The show begins with a rendition of McLuhan — portrayed by actor Will Bond, a founding member of the SITI Company — suffering a stroke, which projects him into the world of television. For Bogart, beginning the show at this specific moment of McLuhan’s life was profound given his identity as an avid speaker. 

“Marshall McCluhan was a great orator,” Bogart said. “I learned that towards the end of [McLuhan’s] life, he had a stroke, and in the moment of the stroke, he lost the ability to speak. Imagine that — a guy who lived his whole life speaking… who couldn’t speak anymore.” 

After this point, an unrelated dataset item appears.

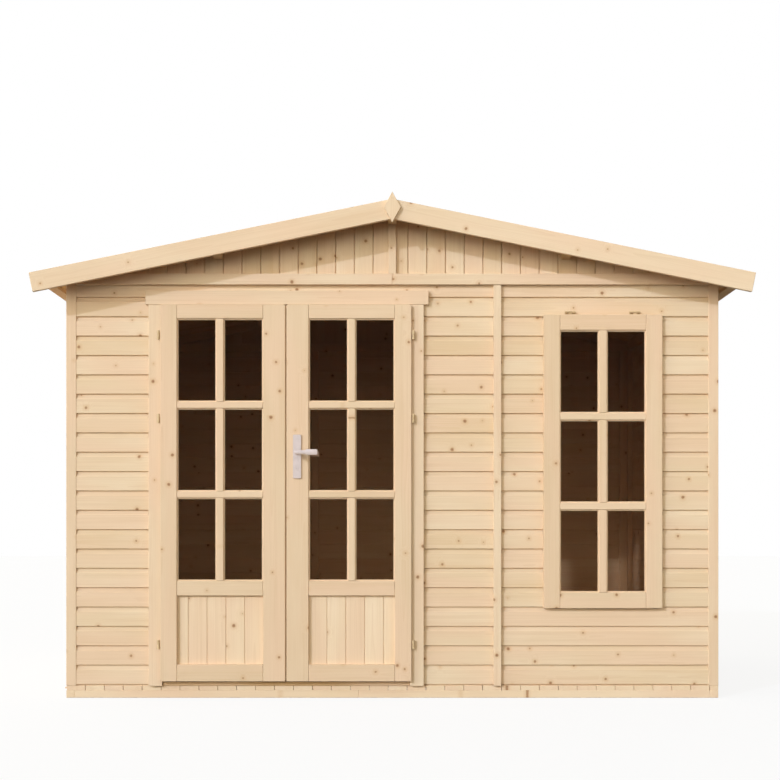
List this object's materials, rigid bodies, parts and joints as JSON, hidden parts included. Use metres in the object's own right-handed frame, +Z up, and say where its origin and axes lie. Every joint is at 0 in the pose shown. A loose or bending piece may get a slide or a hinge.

Afterwards, McLuhan’s character enters an “Alice in Wonderland”-like state: He travels between network channels in a “multichannel multiverse,” according to Bogart, interacting with various characters as he experiences the challenges brought upon by futuristic technology. According to Bogart, the performance conveys one of McLuhan’s famous quotes — “there is no inevitability, as long as there is a willingness to contemplate what is happening.” 

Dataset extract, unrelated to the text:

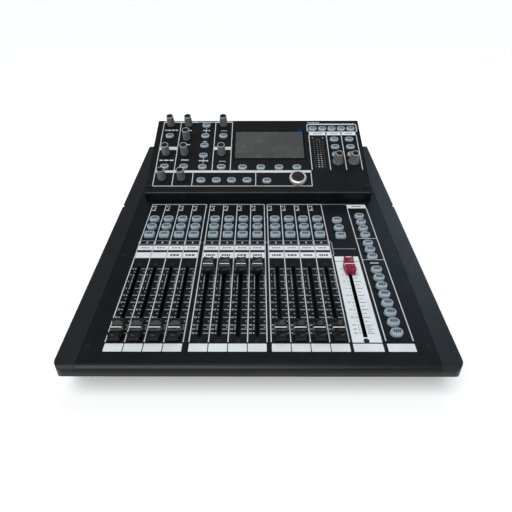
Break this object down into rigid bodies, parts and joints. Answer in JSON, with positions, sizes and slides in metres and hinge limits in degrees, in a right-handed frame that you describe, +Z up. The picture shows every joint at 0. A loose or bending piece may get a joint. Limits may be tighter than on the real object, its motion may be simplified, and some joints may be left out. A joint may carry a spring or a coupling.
{
  "type": "mixing console",
  "caption": "Compact desktop digital mixing console: low sloping fader deck, raised bridge with screen, knobs and a select dial, end cheeks and a rear connector panel.",
  "frame": {"origin": "centre of the footprint on the table, under the rubber feet", "axes": "+X to the operator's right, +Y away from the operator towards the connectors, +Z up"},
  "size_m": [0.3912, 0.4864, 0.1684],
  "materials": {
    "deck_paint": "fine satin black powder coat with white print",
    "bridge_paint": "fine satin black powder coat with white print",
    "case_paint": "satin black powder coat",
    "nose_paint": "satin dark grey",
    "cheek_plastic": "fine moulded grain",
    "cap_black": "satin moulded",
    "cap_red": "satin moulded",
    "key_silicone": "soft satin silicone",
    "knob_grey": "soft knurled",
    "dial_silver": "turned satin rim with black cap",
    "shaft_steel": "turned",
    "window_black": "polished acrylic",
    "module_metal": "stamped",
    "clear_film": "thin clear film over a dark screen",
    "meter_lens": "smoked lens",
    "track_steel": "zinc plated",
    "screw_black": "black oxide",
    "control_plastic": "moulded",
    "board_green": "solder mask",
    "supply_metal": "folded sheet",
    "socket_black": "moulded",
    "foot_rubber": "matte",
    "rocker_black": "polished"
  },
  "bodies": {
    "console": {"base_pan": "case_paint", "deck_panel": "deck_paint", "front_nose": "nose_paint", "left_cheek": "cheek_plastic", "right_cheek": "cheek_plastic", "bridge_cover": "bridge_paint", "rear_panel": "case_paint", "feet": "foot_rubber", "case_screws": "screw_black", "display_window": "window_black", "display_module": "module_metal", "screen_film": "clear_film", "level_meter": "meter_lens", "fader_tracks": "track_steel", "fader_screws": "screw_black", "rotary_controls": "control_plastic", "deck_board": "board_green", "bridge_board": "board_green", "main_board": "board_green", "power_supply": "supply_metal", "xlr_sockets": "socket_black", "jack_sockets": "socket_black", "data_sockets": "socket_black", "power_inlet": "socket_black"},
    "fader_1": {"fader_1": "cap_black"},
    "fader_2": {"fader_2": "cap_black"},
    "fader_3": {"fader_3": "cap_black"},
    "fader_4": {"fader_4": "cap_black"},
    "fader_5": {"fader_5": "cap_black"},
    "fader_6": {"fader_6": "cap_black"},
    "fader_7": {"fader_7": "cap_black"},
    "fader_8": {"fader_8": "cap_black"},
    "fader_9": {"fader_9": "cap_black"},
    "fader_10": {"fader_10": "cap_black"},
    "fader_11": {"fader_11": "cap_black"},
    "fader_12": {"fader_12": "cap_black"},
    "master_fader": {"master_fader": "cap_red"},
    "select_keys": {"select_keys": "key_silicone"},
    "on_keys": {"on_keys": "key_silicone"},
    "listen_keys": {"listen_keys": "key_silicone"},
    "master_keys": {"master_keys": "key_silicone"},
    "layer_keys": {"layer_keys": "key_silicone"},
    "send_keys": {"send_keys": "key_silicone"},
    "input_keys": {"input_keys": "key_silicone"},
    "screen_keys": {"screen_keys": "key_silicone"},
    "monitor_keys": {"monitor_keys": "key_silicone"},
    "knob_1": {"knob_1": "knob_grey"},
    "knob_2": {"knob_2": "knob_grey"},
    "knob_3": {"knob_3": "knob_grey"},
    "knob_4": {"knob_4": "knob_grey"},
    "knob_5": {"knob_5": "knob_grey"},
    "knob_6": {"knob_6": "knob_grey"},
    "knob_7": {"knob_7": "knob_grey"},
    "knob_8": {"knob_8": "knob_grey"},
    "knob_9": {"knob_9": "knob_grey"},
    "phones_knob": {"phones_knob": "knob_grey"},
    "monitor_knob": {"monitor_knob": "knob_grey"},
    "dial_shaft": {"dial_shaft": "shaft_steel"},
    "select_dial": {"select_dial": "dial_silver"},
    "power_rocker": {"power_rocker": "rocker_black"}
  },
  "joints": [
    {"name": "fader_1_slide", "type": "slide", "parent": "console", "child": "fader_1", "axis": [0, 0.9945, 0.1045], "range_m": [0, 0.1]},
    {"name": "fader_2_slide", "type": "slide", "parent": "console", "child": "fader_2", "axis": [0, 0.9945, 0.1045], "range_m": [0, 0.1]},
    {"name": "fader_3_slide", "type": "slide", "parent": "console", "child": "fader_3", "axis": [0, 0.9945, 0.1045], "range_m": [0, 0.1]},
    {"name": "fader_4_slide", "type": "slide", "parent": "console", "child": "fader_4", "axis": [0, 0.9945, 0.1045], "range_m": [0, 0.1]},
    {"name": "fader_5_slide", "type": "slide", "parent": "console", "child": "fader_5", "axis": [0, 0.9945, 0.1045], "range_m": [-0.1, 0]},
    {"name": "fader_6_slide", "type": "slide", "parent": "console", "child": "fader_6", "axis": [0, 0.9945, 0.1045], "range_m": [-0.1, 0]},
    {"name": "fader_7_slide", "type": "slide", "parent": "console", "child": "fader_7", "axis": [0, 0.9945, 0.1045], "range_m": [-0.1, 0]},
    {"name": "fader_8_slide", "type": "slide", "parent": "console", "child": "fader_8", "axis": [0, 0.9945, 0.1045], "range_m": [-0.1, 0]},
    {"name": "fader_9_slide", "type": "slide", "parent": "console", "child": "fader_9", "axis": [0, 0.9945, 0.1045], "range_m": [0, 0.1]},
    {"name": "fader_10_slide", "type": "slide", "parent": "console", "child": "fader_10", "axis": [0, 0.9945, 0.1045], "range_m": [0, 0.1]},
    {"name": "fader_11_slide", "type": "slide", "parent": "console", "child": "fader_11", "axis": [0, 0.9945, 0.1045], "range_m": [0, 0.1]},
    {"name": "fader_12_slide", "type": "slide", "parent": "console", "child": "fader_12", "axis": [0, 0.9945, 0.1045], "range_m": [0, 0.1]},
    {"name": "master_fader_slide", "type": "slide", "parent": "console", "child": "master_fader", "axis": [0, 0.9945, 0.1045], "range_m": [-0.1, 0]},
    {"name": "select_key_press", "type": "slide", "parent": "console", "child": "select_keys", "axis": [0, 0.1045, -0.9945], "range_m": [0, 0.0012], "stiffness_N_per_m": 800, "springref_m": -0.0006},
    {"name": "on_key_press", "type": "slide", "parent": "console", "child": "on_keys", "axis": [0, 0.1045, -0.9945], "range_m": [0, 0.0012], "stiffness_N_per_m": 800, "springref_m": -0.0006},
    {"name": "listen_key_press", "type": "slide", "parent": "console", "child": "listen_keys", "axis": [0, 0.1045, -0.9945], "range_m": [0, 0.0012], "stiffness_N_per_m": 800, "springref_m": -0.0006},
    {"name": "master_key_press", "type": "slide", "parent": "console", "child": "master_keys", "axis": [0, 0.1045, -0.9945], "range_m": [0, 0.0012], "stiffness_N_per_m": 800, "springref_m": -0.0006},
    {"name": "layer_key_press", "type": "slide", "parent": "console", "child": "layer_keys", "axis": [0, 0.1045, -0.9945], "range_m": [0, 0.0012], "stiffness_N_per_m": 800, "springref_m": -0.0006},
    {"name": "send_key_press", "type": "slide", "parent": "console", "child": "send_keys", "axis": [0, 0.1045, -0.9945], "range_m": [0, 0.0012], "stiffness_N_per_m": 800, "springref_m": -0.0006},
    {"name": "input_key_press", "type": "slide", "parent": "console", "child": "input_keys", "axis": [0, 0.3803, -0.9249], "range_m": [0, 0.0012], "stiffness_N_per_m": 800, "springref_m": -0.0006},
    {"name": "screen_key_press", "type": "slide", "parent": "console", "child": "screen_keys", "axis": [0, 0.3803, -0.9249], "range_m": [0, 0.0012], "stiffness_N_per_m": 800, "springref_m": -0.0006},
    {"name": "monitor_key_press", "type": "slide", "parent": "console", "child": "monitor_keys", "axis": [0, 0.3803, -0.9249], "range_m": [0, 0.0012], "stiffness_N_per_m": 800, "springref_m": -0.0006},
    {"name": "knob_1_turn", "type": "hinge", "parent": "console", "child": "knob_1", "pos_m": [-0.1413, 0.18411, 0.14971], "axis": [0, -0.3803, 0.9249], "continuous": true},
    {"name": "knob_2_turn", "type": "hinge", "parent": "console", "child": "knob_2", "pos_m": [-0.1128, 0.18411, 0.14971], "axis": [0, -0.3803, 0.9249], "continuous": true},
    {"name": "knob_3_turn", "type": "hinge", "parent": "console", "child": "knob_3", "pos_m": [-0.056, 0.18411, 0.14971], "axis": [0, -0.3803, 0.9249], "continuous": true},
    {"name": "knob_4_turn", "type": "hinge", "parent": "console", "child": "knob_4", "pos_m": [-0.1128, 0.15304, 0.13693], "axis": [0, -0.3803, 0.9249], "continuous": true},
    {"name": "knob_5_turn", "type": "hinge", "parent": "console", "child": "knob_5", "pos_m": [-0.1413, 0.12113, 0.12381], "axis": [0, -0.3803, 0.9249], "continuous": true},
    {"name": "knob_6_turn", "type": "hinge", "parent": "console", "child": "knob_6", "pos_m": [-0.1128, 0.12094, 0.12373], "axis": [0, -0.3803, 0.9249], "continuous": true},
    {"name": "knob_7_turn", "type": "hinge", "parent": "console", "child": "knob_7", "pos_m": [-0.056, 0.12094, 0.12373], "axis": [0, -0.3803, 0.9249], "continuous": true},
    {"name": "knob_8_turn", "type": "hinge", "parent": "console", "child": "knob_8", "pos_m": [-0.1413, 0.07248, 0.10381], "axis": [0, -0.3803, 0.9249], "continuous": true},
    {"name": "knob_9_turn", "type": "hinge", "parent": "console", "child": "knob_9", "pos_m": [-0.1128, 0.07202, 0.10362], "axis": [0, -0.3803, 0.9249], "continuous": true},
    {"name": "phones_knob_turn", "type": "hinge", "parent": "console", "child": "phones_knob", "pos_m": [0.1206, 0.10383, 0.1167], "axis": [0, -0.3803, 0.9249], "range_deg": [-150, 150]},
    {"name": "monitor_knob_turn", "type": "hinge", "parent": "console", "child": "monitor_knob", "pos_m": [0.1445, 0.10383, 0.1167], "axis": [0, -0.3803, 0.9249], "range_deg": [-150, 150]},
    {"name": "dial_push", "type": "slide", "parent": "console", "child": "dial_shaft", "axis": [0, 0.3803, -0.9249], "range_m": [0, 0.0005], "stiffness_N_per_m": 1500, "springref_m": -0.0005},
    {"name": "dial_turn", "type": "hinge", "parent": "dial_shaft", "child": "select_dial", "pos_m": [0.058, 0.06915, 0.10244], "axis": [0, -0.3803, 0.9249], "continuous": true},
    {"name": "power_rocker_tip", "type": "hinge", "parent": "console", "child": "power_rocker", "pos_m": [-0.142, 0.23565, 0.0615], "axis": [-1, 0, 0], "range_deg": [0, 16]}
  ]
}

“You have to be awake to what [technology] is doing to you,” Bogart said. 

In reviving “The Medium,” which has not been performed on stage since its final show in 1997, Bogart cited the importance of the collaboration that occurred among the cast members and the creative team in crafting a cohesive performance.

“The fact that they are physically studying all the time together, figuring things out, trying to make things better and always working towards being better actors is what creates the glue that I think allows the passion to erupt,” Bogart said. 

Violeta Picayo, an associate artist at SITI Company and cast member of the show, echoed Bogart’s sentiment on the collective culture of the ensemble company. Unlike most of the main cast members, she had not performed the piece before.

“In ‘The Medium,’ there's so much happening simultaneously,” Picayo said in an interview. “It is all very distinct, but it is all telling its own part of the story. Every performance, I find something new that someone else is doing and how it lines up with what's happening on the other side of the stage, the music, the text and the choreography.” 

Picayo noted that the show’s rich history was an important guiding point in allowing her to learn from the cast, several of whom participated in the original performance. 

“I got to learn this piece inside out because there are three folks of the five on stage who've done it before — some of whom originally built it,” Picayo said. “But we [also] had this incredible amount of information and memory about what the show has been before, which includes archival video and almost 30 years of memories… So what you get is this really great meeting point of those different perspectives.”

Like Picayo, Gian-Murray Gianino had never performed the piece prior to its revival. Reflecting on his role in the production, he said he was grateful to have been able to step into the shoes of past actors. 

“To get to know their choreography, their bodies, their psyche, their emotions — all of these went into creating something called ‘The Medium,’ and I'm fortunate enough to get to…learn from it,” Gianino said. 

Janaysia Gethers, a senior at Plymouth State University studying visual and performing arts, watched the performance on TKTK  on April 1 when Gethers’ directing class came to Dartmouth to immerse themselves into the revived performance. 

“We’re all performers and my teacher brought this idea up to us to see the show and we are finally here and enjoying the experience to take in some new sights,” Gethers said. 

Gethers was excited to celebrate the physical nature of the theater again. 

“It’s been so long since I’ve been outside our little town of Plymouth,” Gethers said. “I’m really excited to experience something that feels almost new.” 

For both the actors and audience, “The Medium” is not only a celebration of McLuhan’s work and the SITI Company’s 30 years of collaboration but of theater itself. 

“It's a theater — it's about bodies and sharing the story with other bodies in [that] space and that's really exciting to me,” Picayo said. “It’s exciting the way we can awaken ideas within our community and with strangers that we can meet, especially now after we spend so much time apart.”